Defendants offered no evidence and moved for judgments of non-suit. The motions were denied.

The jury returned verdicts of guilty as charged in the bill of indictments against all defendants. From judgment entered on the verdicts, defendants Bobby McVay and Henry Fryer appealed.

Attorney General Bruton and Deputy Attorney General McGal-liard for the State.

William J. Richards, Jr., for defendant McVay.

T. 0. Stennett for defendant Fryer.


*289Appeal of DEFENDANT McVay.

Defendant McYay assigns as error" the admission into evidence of his confession.

The test of admissibility of a defendant’s confession is whether the statement was in fact made voluntarily. State v. Rogers, 233 N.C. 390, 64 S.E. 2d 572; State v. Gosnell, 208 N.C. 401, 181 S.E. 323. Whether the statement was made voluntarily so as to be admissible before the jury is a question to be determined by the trial judge upon evidence presented to him in absence of the jury. State v. Outing, 255 N.C. 468, 121 S.E. 2d 847. It is a question of fact, to be determined by the jury from evidence admitted in its presence, whether such statement was made by the defendant. State v. Guffey, 261 N.C. 322, 134 S.E. 2d 619. However, the conclusions of law drawn from the facts found are not binding on the appellate courts. State v. Hines, 266 N.C. 1, 145 S.E. 2d 363.

The procedure to be followed when objection is interposed as to the voluntariness of a confession is set forth in the case of State v. Gray, 268 N.C. 69, 150 S.E. 2d 1, where Lake, J., speaking for the Court, stated:

“When the State proposes to offer in evidence the defendant’s confession or admission, and the ,-defendant objects, the proper procedure is for the trial judge to excuse the jury and, in its absence, hear the evidence, both that of- the State and that of the defendant, upon the question of the voluntariness of the statement. In the light of such evidence and of his observation of the demeanor of the witnesses, the judge must resolve the question of whether the defendant, if he made the statement, made it voluntarily and with understanding. State v. Barnes, supra; State v. Outing, supra; State v. Rogers, supra. The trial judge should make findings of fact with reference to this question and incorporate those findings in the record. Such findings of fact, so made by the trial judge, are conclusive if they are supported by competent evidence in the record. No reviewing court may properly set aside or modify those findings if so supported by competent evidence in the record. State v. Barnes, supra; State v. Chamberlain, supra; State v. Outing, supra; State v. Rogers, supra.”

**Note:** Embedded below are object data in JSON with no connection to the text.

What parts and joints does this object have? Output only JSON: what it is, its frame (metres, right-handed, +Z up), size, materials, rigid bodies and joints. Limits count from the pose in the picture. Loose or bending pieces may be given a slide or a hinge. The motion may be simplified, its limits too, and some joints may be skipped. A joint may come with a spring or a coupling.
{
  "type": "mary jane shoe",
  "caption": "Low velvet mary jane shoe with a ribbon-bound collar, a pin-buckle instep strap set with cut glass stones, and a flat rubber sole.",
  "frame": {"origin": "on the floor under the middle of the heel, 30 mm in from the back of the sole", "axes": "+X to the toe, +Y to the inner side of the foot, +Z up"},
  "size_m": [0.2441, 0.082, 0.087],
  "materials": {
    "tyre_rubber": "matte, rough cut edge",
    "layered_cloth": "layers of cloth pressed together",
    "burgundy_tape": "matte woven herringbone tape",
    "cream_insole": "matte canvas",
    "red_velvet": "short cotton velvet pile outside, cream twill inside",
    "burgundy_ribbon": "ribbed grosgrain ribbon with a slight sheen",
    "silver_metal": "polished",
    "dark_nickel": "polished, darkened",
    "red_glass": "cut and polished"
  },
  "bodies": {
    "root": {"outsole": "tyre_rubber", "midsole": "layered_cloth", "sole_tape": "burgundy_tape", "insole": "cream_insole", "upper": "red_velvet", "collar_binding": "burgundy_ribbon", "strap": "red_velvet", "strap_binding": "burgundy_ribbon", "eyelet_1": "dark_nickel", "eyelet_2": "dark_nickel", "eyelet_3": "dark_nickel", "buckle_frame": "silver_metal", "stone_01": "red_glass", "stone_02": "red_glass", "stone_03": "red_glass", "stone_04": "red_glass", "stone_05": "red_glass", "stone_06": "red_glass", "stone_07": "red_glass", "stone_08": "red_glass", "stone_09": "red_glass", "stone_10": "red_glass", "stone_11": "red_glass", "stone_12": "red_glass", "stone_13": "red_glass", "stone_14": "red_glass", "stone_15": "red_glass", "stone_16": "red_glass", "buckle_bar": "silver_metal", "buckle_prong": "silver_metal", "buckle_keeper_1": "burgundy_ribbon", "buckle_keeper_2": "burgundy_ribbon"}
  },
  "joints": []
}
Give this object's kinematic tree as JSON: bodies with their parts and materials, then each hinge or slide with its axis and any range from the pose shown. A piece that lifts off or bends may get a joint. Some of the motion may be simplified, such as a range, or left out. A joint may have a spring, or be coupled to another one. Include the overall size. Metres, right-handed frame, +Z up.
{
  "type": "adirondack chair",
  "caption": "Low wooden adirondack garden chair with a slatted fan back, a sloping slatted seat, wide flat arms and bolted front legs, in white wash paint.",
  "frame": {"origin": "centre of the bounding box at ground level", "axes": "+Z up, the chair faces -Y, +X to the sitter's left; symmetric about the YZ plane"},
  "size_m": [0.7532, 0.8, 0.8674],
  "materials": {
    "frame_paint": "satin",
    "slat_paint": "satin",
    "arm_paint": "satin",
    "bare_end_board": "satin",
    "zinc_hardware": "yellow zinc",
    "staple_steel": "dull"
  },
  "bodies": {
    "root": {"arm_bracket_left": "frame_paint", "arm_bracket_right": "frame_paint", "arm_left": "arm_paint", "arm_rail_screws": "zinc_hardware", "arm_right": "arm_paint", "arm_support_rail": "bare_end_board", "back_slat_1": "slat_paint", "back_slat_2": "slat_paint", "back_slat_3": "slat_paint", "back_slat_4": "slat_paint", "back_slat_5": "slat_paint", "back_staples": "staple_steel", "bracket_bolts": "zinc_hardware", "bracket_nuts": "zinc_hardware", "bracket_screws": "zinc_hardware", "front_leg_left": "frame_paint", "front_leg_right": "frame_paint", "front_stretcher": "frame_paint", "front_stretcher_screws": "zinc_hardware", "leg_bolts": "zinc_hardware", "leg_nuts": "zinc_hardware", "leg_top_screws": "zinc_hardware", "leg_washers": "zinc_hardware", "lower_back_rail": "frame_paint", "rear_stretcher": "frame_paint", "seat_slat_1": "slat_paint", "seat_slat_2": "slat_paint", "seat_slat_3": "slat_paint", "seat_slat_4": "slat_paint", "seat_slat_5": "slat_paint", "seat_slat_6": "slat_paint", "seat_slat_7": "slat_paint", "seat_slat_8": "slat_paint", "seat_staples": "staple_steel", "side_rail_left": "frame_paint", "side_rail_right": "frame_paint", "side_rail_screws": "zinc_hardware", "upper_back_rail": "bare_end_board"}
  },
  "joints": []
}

Defendant contends that if he made- a statement, it was involuntary since he was insistently questioned after he indicated to the officers that he did not desire to talk about the case. To support this contention, defendant relies on that part of the opinion in Miranda v. Arizona, 384 U.S. 436, which states:

*290“Once warnings have been given, the subsequent procedure is clear. If the individual indicates in any manner, at any time prior to or during questioning, that he wishes to remain silent, the interrogation must cease. At this point he has shown that he intends to exercise his Fifth Amendment privilege; any statement taken after the person invokes his privilege cannot be other than the conduct of compulsion, subtle or otherwise. Without the right to cut off questioning, the setting of in-custody interrogation operates on the individual to overcome free choice in producing a statement after the privilege has been once invoked.”

The record is in sharp conflict as to this contention. Defendant offers evidence that he was questioned insistently after indicating that he did not wish to talk. The State offered evidence that defendant freely talked upon first being questioned, and only indicated that he did not wish to sign a waiver.

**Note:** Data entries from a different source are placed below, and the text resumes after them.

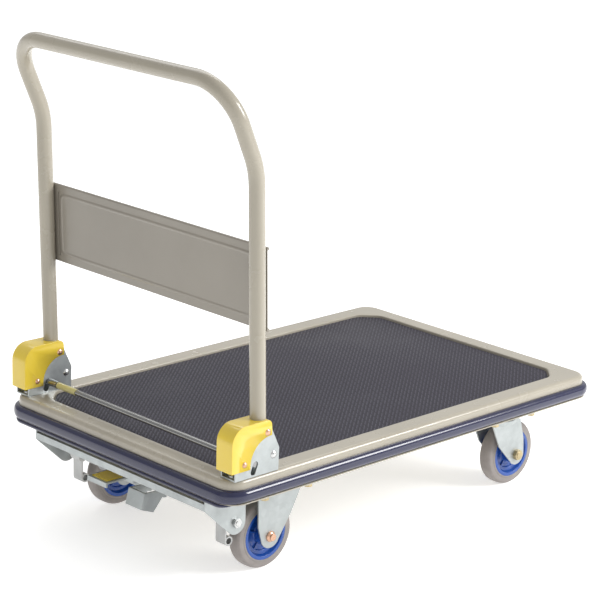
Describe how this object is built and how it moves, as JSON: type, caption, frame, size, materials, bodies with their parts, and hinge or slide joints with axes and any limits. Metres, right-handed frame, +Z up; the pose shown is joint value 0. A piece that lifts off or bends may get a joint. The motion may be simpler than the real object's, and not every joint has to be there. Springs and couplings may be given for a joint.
{
  "type": "folding platform cart",
  "caption": "Folding platform cart: steel deck with rubber mat and edge bumper, fold-down tube handle, rigid and swivel casters, and a foot brake.",
  "frame": {"origin": "bottom centre of the bounding box, on the floor under the middle of the cart", "axes": "+X along the deck from the handle end to the far end, +Y to the left of a person who pushes the handle, +Z up"},
  "size_m": [0.9268, 0.608, 0.8809],
  "materials": {
    "cream_paint": "gloss powder coat",
    "panel_paint": "gloss powder coat",
    "frame_paint": "satin paint",
    "mat_rubber": "fine ribbed",
    "navy_bumper": "gloss vinyl",
    "yellow_plastic": "gloss moulding",
    "zinc_plate": "zinc plated",
    "bright_zinc": "bright zinc",
    "yellow_zinc": "yellow zinc",
    "copper_rivet": "copper plated",
    "raw_steel": "dull plated",
    "bronze": "sintered",
    "spring_steel": "oiled",
    "grey_tyre": "matt elastic rubber",
    "blue_hub": "satin moulding"
  },
  "bodies": {
    "deck": {"deck_pan": "cream_paint", "deck_mat": "mat_rubber", "edge_bumper": "navy_bumper", "cross_member_handle_end": "frame_paint", "cross_member_far_end": "frame_paint", "deck_stiffeners": "frame_paint", "handle_bracket_left": "zinc_plate", "handle_bracket_right": "zinc_plate", "bracket_cover_left": "yellow_plastic", "bracket_cover_right": "yellow_plastic", "cover_rivets": "copper_rivet", "bracket_bolts": "bright_zinc", "bracket_nuts": "bright_zinc", "pivot_pins": "bright_zinc", "rod_springs": "spring_steel", "brake_bracket_left": "zinc_plate", "brake_bracket_right": "zinc_plate", "brake_cross_channel": "zinc_plate", "rigid_fork_left": "zinc_plate", "rigid_fork_right": "zinc_plate", "rigid_axles": "copper_rivet", "swivel_plate_left": "zinc_plate", "swivel_plate_right": "zinc_plate", "kingpins": "bright_zinc", "caster_bolts": "yellow_zinc", "caster_nuts": "yellow_zinc"},
    "handle": {"handle_tube": "cream_paint", "handle_panel": "panel_paint", "handle_feet": "raw_steel", "pivot_bushes": "bronze"},
    "release_bar": {"release_rod": "bright_zinc", "rod_sleeve": "yellow_plastic"},
    "brake_lever": {"brake_shaft": "bright_zinc", "brake_shoe_left": "raw_steel", "brake_shoe_right": "raw_steel", "brake_pedal": "zinc_plate", "release_pedal": "zinc_plate", "pedal_pad": "yellow_plastic", "shaft_nuts": "bright_zinc", "brake_spring": "spring_steel"},
    "rigid_wheel_left": {"tyre_rigid_left": "grey_tyre", "hub_rigid_left": "blue_hub", "bearing_rigid_left": "raw_steel"},
    "rigid_wheel_right": {"tyre_rigid_right": "grey_tyre", "hub_rigid_right": "blue_hub", "bearing_rigid_right": "raw_steel"},
    "swivel_left": {"swivel_fork_left": "zinc_plate", "swivel_balls_left": "bright_zinc", "swivel_axle_left": "yellow_zinc"},
    "swivel_right": {"swivel_fork_right": "zinc_plate", "swivel_balls_right": "bright_zinc", "swivel_axle_right": "yellow_zinc"},
    "swivel_wheel_left": {"tyre_swivel_left": "grey_tyre", "hub_swivel_left": "blue_hub", "bearing_swivel_left": "raw_steel"},
    "swivel_wheel_right": {"tyre_swivel_right": "grey_tyre", "hub_swivel_right": "blue_hub", "bearing_swivel_right": "raw_steel"}
  },
  "joints": [
    {"name": "handle_fold", "type": "hinge", "parent": "deck", "child": "handle", "pos_m": [-0.35259, 0, 0.246], "axis": [0, 1, 0], "range_deg": [0, 91.5]},
    {"name": "rod_press", "type": "slide", "parent": "deck", "child": "release_bar", "axis": [-0.3746, 0, -0.9272], "range_m": [0, 0.0128], "stiffness_N_per_m": 1500, "springref_m": -0.01},
    {"name": "brake_turn", "type": "hinge", "parent": "deck", "child": "brake_lever", "pos_m": [-0.37459, 0, 0.112], "axis": [0, -1, 0], "range_deg": [0, 15]},
    {"name": "rigid_wheel_spin_left", "type": "hinge", "parent": "deck", "child": "rigid_wheel_left", "pos_m": [-0.28759, 0.193, 0.062], "axis": [0, 1, 0], "continuous": true},
    {"name": "caster_swivel_left", "type": "hinge", "parent": "deck", "child": "swivel_left", "pos_m": [0.30941, 0.193, 0.14], "axis": [0, 0, 1], "continuous": true},
    {"name": "swivel_wheel_spin_left", "type": "hinge", "parent": "swivel_left", "child": "swivel_wheel_left", "pos_m": [0.34241, 0.193, 0.062], "axis": [0, 1, 0], "continuous": true},
    {"name": "rigid_wheel_spin_right", "type": "hinge", "parent": "deck", "child": "rigid_wheel_right", "pos_m": [-0.28759, -0.193, 0.062], "axis": [0, 1, 0], "continuous": true},
    {"name": "caster_swivel_right", "type": "hinge", "parent": "deck", "child": "swivel_right", "pos_m": [0.30941, -0.193, 0.14], "axis": [0, 0, 1], "continuous": true},
    {"name": "swivel_wheel_spin_right", "type": "hinge", "parent": "swivel_right", "child": "swivel_wheel_right", "pos_m": [0.34241, -0.193, 0.062], "axis": [0, 1, 0], "continuous": true}
  ]
}
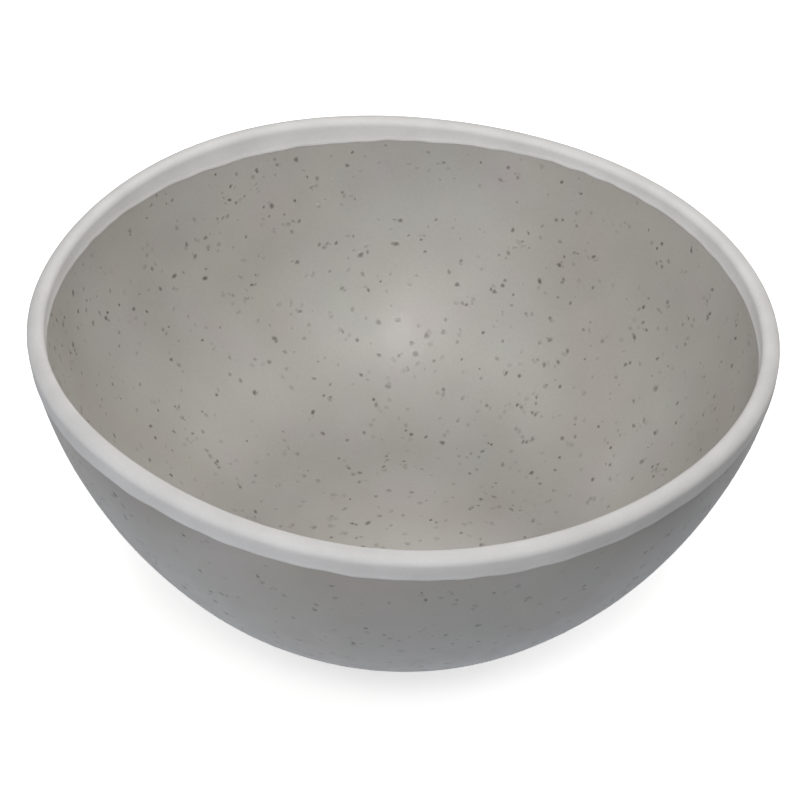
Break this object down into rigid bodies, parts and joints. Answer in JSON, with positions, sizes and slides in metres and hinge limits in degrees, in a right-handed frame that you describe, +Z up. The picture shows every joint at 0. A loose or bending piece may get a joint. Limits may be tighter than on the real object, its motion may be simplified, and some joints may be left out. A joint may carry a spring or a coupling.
{
  "type": "serving bowl",
  "caption": "Deep round stoneware serving bowl with a speckled grey satin glaze, a pale glazed lip and a low foot ring.",
  "frame": {"origin": "middle of the resting face, the underside of the foot ring", "axes": "+Z up along the bowl's axis; +X to the right and -Y towards a person who looks at the front"},
  "size_m": [0.254, 0.254, 0.111],
  "materials": {
    "clay": "bare fired stoneware, fine grit",
    "grey_glaze": "warm grey satin glaze with dark iron specks",
    "pale_glaze": "off-white satin glaze",
    "speck": "iron speck melted into the glaze"
  },
  "bodies": {
    "root": {"clay_body": "clay", "foot_ring": "clay", "inside_glaze": "grey_glaze", "outside_glaze": "grey_glaze", "rim_glaze": "pale_glaze"}
  },
  "joints": []
}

In the case of State v. Logner, 266 N.C. 238, 145 S.E. 2d 867, it is stated:

“. . . Much of the evidence which the trial judge heard was conflicting, but ‘where the evidence is merely in conflict on the question as to whether or not a confession was voluntary, the ruling of the court is conclusive on appeal.' State v. Hammond, 229 N.C. 108, 47 S.E. 2d 704. The' evidence fully supports Judge Bickett’s findings. Defendant had and was accorded the right to a preliminary hearing on the competency of his alleged confession. The judge, however, was not required either to believe or to accept his testimony as if it were true.”

See also State v. Outing, supra.

Here the trial court properly excused the jury, and in the absence of the jury heard evidence from the State and defendant upon the question of the voluntariness of defendant’s confession. The court thereupon made findings of fact which were incorporated into the record. The record contains substantial competent evidence to support the trial court’s finding that defendant’s confession was voluntarily made.

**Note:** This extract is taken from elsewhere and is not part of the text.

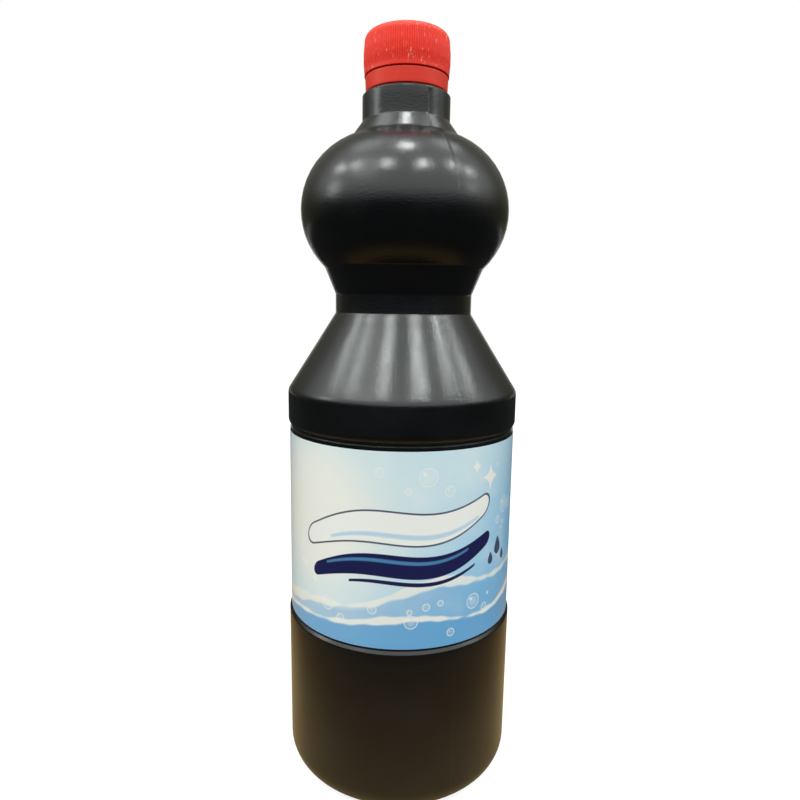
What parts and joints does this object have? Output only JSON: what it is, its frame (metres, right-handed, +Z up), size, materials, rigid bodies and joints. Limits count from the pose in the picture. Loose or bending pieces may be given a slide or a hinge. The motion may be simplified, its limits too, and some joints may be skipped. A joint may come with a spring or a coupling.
{
  "type": "bleach bottle",
  "caption": "Waisted blow-moulded bleach bottle with a ball-shaped upper body, recessed label panel and red ribbed tamper-evident screw cap.",
  "frame": {"origin": "centre of the standing ring, on the surface the bottle stands on", "axes": "+Z up along the bottle's axis towards the cap; -Y is the front that the picture shows; +X is to its right"},
  "size_m": [0.0848, 0.0848, 0.2673],
  "materials": {
    "bottle_plastic": "satin black HDPE with a fine moulded grain",
    "cap_plastic": "satin red polypropylene",
    "liner_foam": "white expanded polyethylene foam",
    "band_plastic": "smooth red polypropylene",
    "label_film": "glossy printed polypropylene film, pale cream to sky blue"
  },
  "bodies": {
    "bottle": {"bottle": "bottle_plastic", "tamper_band": "band_plastic", "label": "label_film"},
    "liner": {"cap_liner": "liner_foam"},
    "cap": {"cap": "cap_plastic"}
  },
  "joints": [
    {"name": "cap_lift", "type": "slide", "parent": "bottle", "child": "liner", "axis": [0, 0, 1], "range_m": [0, 0.0176]},
    {"name": "cap_turn", "type": "hinge", "parent": "liner", "child": "cap", "pos_m": [0, 0, 0.2532], "axis": [0, 0, 1], "range_deg": [0, 1980]}
  ],
  "couplings": [
    {"joint": "cap_lift", "follows": "cap_turn", "m_per_rad": 0.00050611}
  ]
}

The jury by its verdict found that defendant made the statement. This finding is binding on appeal.

Defendant McVay’s assignment of error that the trial court erred in overruling his motion for judgment of nonsuit cannot be sustained.

“The naked extra-judicial confession of guilt by defendant must be supported by evidence aliunde which establishes the corpus delecti. The corpus delecti may be established by direct *291or circumstantial evidence. State v. Cope, 240 N.C. 244, 81 S.E. 2d 773; State v. Thomas, 241 N.C. 337, 85 S.E. 2d 300; State v. Whittemore, 255 N.C. 583, 122 S.E. 2d 396.” State v. Bishop, 272 N.C. 283, 158 S.E. 2d 511.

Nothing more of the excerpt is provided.